Wherein the dismay, then? Our ability to savor what the first act had kindled in us was instantly shattered by the sudden appearance on the gigantic screen before us of a genial "host" and--what?! -- a leading character from the opera, standing there backstage like a slightly befuddled passerby who had been intercepted for a street interview. Only seconds before, we had been entranced by his performance on stage, drawn in and totally absorbed by his character and situation. Now, yanked unceremoniously out of character, he is just some singer answering inane questions about everything except the weather.

"Wait! Wait! Stop this!" I wanted to yell. "Get him the hell out of here! Don't destroy what you have just taken two long, magnificent hours to create!"
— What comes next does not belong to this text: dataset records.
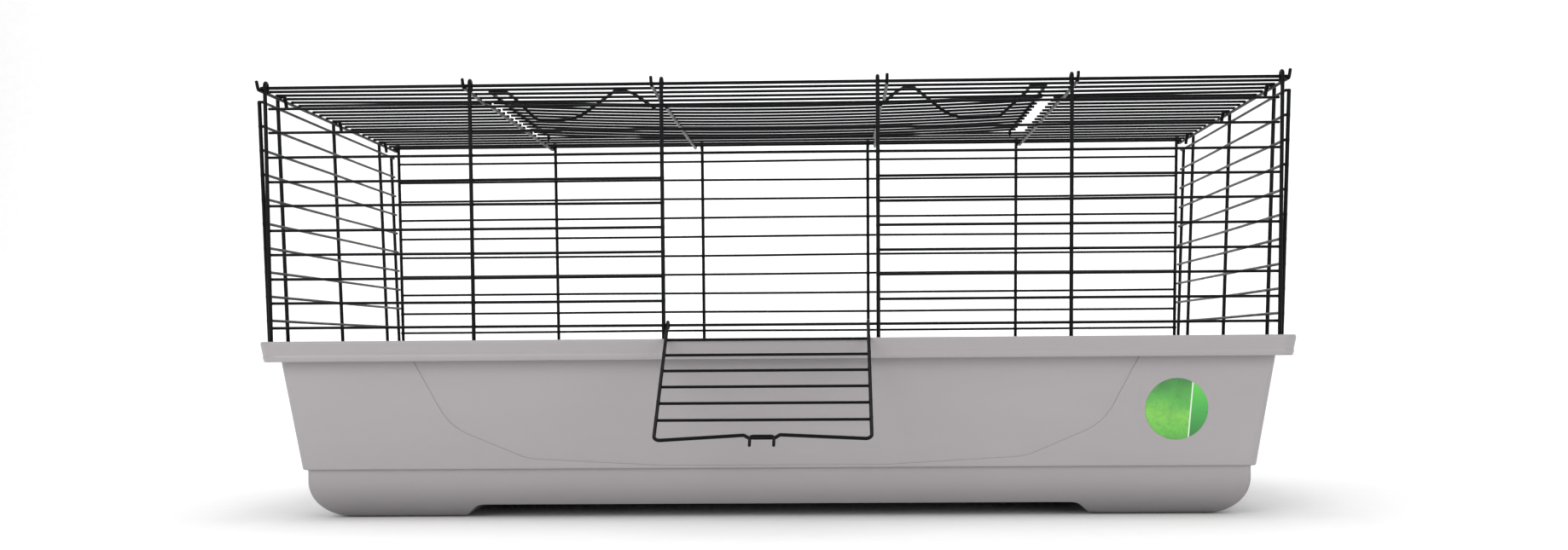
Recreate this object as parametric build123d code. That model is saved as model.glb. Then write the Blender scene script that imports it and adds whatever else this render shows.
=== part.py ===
from build123d import *
import math
import os

# Wire cage for a rabbit on a deep plastic base tray. Millimetres, +Z up.
# Working frame: x = 0 mid-length of the tray, y = 0 mean plane of the front wire panel,
# z = 0 axis of the lowest front wire (the front door's hinge wire).
# The finished parts are moved so that the origin is the centre of the whole object's footprint, on the floor.

os.makedirs("parts", exist_ok=True)

# ---- wire sizes -----------------------------------------------------------
R_VERT = 1.75          # panel uprights
R_HOR = 1.25           # panel horizontals and lengthwise roof wires
R_FRAME = 1.5          # roof edge wires, cross wires, door frames
SINK = 0.1             # depth to which resistance-welded crossings bed into each other
RUN = 0.3              # running clearance between a wire loop and the wire it turns on

# ---- wire top -------------------------------------------------------------
DEPTH = 504.0          # front panel plane to rear panel plane
PITCH = 23.7           # spacing of the horizontals in the upright panels
N_ROWS = 10            # horizontals per upright panel
X_UPRIGHTS = (485.5, 287.5, 103.3)   # half spacing of the front and rear uprights at z = 0
SPLAY = 3.7e-5         # the front and rear uprights fan out by this share per mm of height
Y_FRONT_VERT = -1.5
Y_FRONT_HOR = Y_FRONT_VERT + R_VERT + R_HOR - SINK
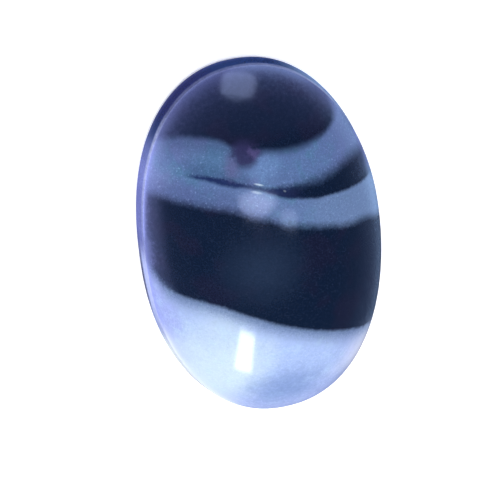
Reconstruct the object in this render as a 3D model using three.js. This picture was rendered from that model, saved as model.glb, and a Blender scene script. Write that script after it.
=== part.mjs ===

Too late. Way, way too late. The destruction was immediate. I realized later we would have fared better if the giant screen had, instead, begun displaying a series of commercials for Vagisil, Burger King, and Harley-Davidson. I am serious about this. Given all the other promotions that are inflicted on movie-goers, we'd have instinctively nodded knowingly and just ignored them, drifting right back into our lingering reveries about Act One.
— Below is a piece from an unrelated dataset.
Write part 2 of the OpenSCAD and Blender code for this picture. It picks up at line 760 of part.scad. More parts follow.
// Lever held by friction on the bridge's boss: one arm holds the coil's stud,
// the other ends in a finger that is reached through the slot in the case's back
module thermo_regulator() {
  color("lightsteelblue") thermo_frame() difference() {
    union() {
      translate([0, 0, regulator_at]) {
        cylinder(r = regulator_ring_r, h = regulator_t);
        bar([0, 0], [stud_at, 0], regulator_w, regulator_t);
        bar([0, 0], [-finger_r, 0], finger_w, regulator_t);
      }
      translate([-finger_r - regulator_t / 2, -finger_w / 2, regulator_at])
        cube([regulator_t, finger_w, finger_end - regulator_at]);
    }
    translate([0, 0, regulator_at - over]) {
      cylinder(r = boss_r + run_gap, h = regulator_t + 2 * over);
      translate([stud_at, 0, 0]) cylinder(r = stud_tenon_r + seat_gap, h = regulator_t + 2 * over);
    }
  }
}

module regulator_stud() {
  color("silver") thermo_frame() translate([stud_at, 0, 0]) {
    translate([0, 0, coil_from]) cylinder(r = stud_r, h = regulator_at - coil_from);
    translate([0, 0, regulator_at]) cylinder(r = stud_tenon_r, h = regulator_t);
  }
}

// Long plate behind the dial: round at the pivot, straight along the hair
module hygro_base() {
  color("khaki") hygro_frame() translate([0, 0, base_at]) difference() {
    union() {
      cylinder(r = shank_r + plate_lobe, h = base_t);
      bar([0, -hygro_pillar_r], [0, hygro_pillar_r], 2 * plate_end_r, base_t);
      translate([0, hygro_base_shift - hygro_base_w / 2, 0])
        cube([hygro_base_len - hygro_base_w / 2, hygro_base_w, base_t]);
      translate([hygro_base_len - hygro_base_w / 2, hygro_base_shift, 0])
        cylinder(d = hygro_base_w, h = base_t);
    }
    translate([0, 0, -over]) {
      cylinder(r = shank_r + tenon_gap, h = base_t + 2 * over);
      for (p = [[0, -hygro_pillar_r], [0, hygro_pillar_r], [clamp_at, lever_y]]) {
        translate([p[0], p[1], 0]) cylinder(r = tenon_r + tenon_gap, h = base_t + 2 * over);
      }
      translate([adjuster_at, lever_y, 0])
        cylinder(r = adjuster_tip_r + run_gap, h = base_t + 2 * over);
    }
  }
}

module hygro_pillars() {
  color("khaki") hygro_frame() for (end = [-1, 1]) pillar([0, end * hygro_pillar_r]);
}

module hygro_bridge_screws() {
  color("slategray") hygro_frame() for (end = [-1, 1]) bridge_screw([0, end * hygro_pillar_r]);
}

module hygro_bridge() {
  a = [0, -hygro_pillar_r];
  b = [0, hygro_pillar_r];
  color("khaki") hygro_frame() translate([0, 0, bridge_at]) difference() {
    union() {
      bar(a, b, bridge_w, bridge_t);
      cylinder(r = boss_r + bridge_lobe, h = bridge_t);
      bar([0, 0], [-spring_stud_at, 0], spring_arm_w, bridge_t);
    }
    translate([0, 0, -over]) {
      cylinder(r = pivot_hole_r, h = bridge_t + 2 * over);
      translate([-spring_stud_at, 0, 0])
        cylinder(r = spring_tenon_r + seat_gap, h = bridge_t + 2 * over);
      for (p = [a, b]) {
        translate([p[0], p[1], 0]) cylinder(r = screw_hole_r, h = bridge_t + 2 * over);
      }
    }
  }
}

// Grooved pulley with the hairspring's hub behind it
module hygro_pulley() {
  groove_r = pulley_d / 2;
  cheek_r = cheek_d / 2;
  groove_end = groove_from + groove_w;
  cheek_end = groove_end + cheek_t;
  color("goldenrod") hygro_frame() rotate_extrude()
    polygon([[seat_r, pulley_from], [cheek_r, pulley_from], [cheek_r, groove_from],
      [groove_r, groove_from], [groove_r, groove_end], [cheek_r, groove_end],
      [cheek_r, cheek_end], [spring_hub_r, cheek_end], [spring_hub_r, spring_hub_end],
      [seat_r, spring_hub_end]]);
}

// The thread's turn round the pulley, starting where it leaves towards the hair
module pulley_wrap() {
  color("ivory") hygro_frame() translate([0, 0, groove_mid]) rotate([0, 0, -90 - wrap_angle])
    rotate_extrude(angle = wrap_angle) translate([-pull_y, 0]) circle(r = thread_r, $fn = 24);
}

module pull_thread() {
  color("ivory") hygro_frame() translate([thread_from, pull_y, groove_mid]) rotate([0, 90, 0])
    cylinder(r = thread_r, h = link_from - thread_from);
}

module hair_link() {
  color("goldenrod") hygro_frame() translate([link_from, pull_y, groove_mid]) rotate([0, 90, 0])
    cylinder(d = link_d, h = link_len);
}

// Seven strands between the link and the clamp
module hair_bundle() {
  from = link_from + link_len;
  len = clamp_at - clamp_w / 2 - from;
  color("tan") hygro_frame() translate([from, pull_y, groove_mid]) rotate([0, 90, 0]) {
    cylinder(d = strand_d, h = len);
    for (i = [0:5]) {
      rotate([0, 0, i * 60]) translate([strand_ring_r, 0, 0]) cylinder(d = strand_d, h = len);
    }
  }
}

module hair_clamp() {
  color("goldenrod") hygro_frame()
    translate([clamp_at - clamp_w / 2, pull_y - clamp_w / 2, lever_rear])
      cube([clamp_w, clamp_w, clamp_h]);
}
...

One can only conclude that whoever thought this was a fine idea must be a devotee of Bertold Brecht who famously sought to establish Verfremdungseffekt -- the distancing and alienation of the audience from the character being portrayed, with the deliberate intent of preventing the audience from losing itself emotionally in the performance.

Of course the effect of these intermission interviews only got worse after the second act, when the chosen interviewee jovially stood there in a hideously blood-stained shirt that depicted his un-healable wound that animates the Grail-seeking pilgrimage of Parsifal throughout the opera. Mind you, this hale and hearty chap is about to return to the stage in ten minutes and writhe around groaning in supposedly terminal straits, and we supposedly will re-attach ourselves to his plight and the entire premise of the opera that flows from his unstoppable bleeding.

With few exceptions, theater from time immemorial has employed the invisible "fourth wall" between the cast and the audience, and has relied on the audience's willing suspension of disbelief, in order to make the magic happen. When that wall is breached and that disbelief is unwillingly snatched away, the loss is irreparable. At Parsifal, the loss was not total -- the production was far too good for that -- but it was irreparable.

Those who attend the live performances at the Met are not subject to this degradation. I so hope that the Met's inflicting it on those who view the productions in movie theaters is not a conscious or unconscious refection of some notion that we hoi polloi require a level of non-stop "entertainment" beneath and beyond the taste of those in the seats at the Met itself.

But if there is some compelling reason for continuing them, then at the very least the screen could go to black for the first few minutes, with perhaps a reprise of certain musical passages, before corrupting our experience with TMI. That way we, too, could escape unharmed to the lobby for a drink and appreciative reflections with friends, and time our last-minute return to avoid the intrusion and gladly re-enter the world the Met had so magnificently created for us.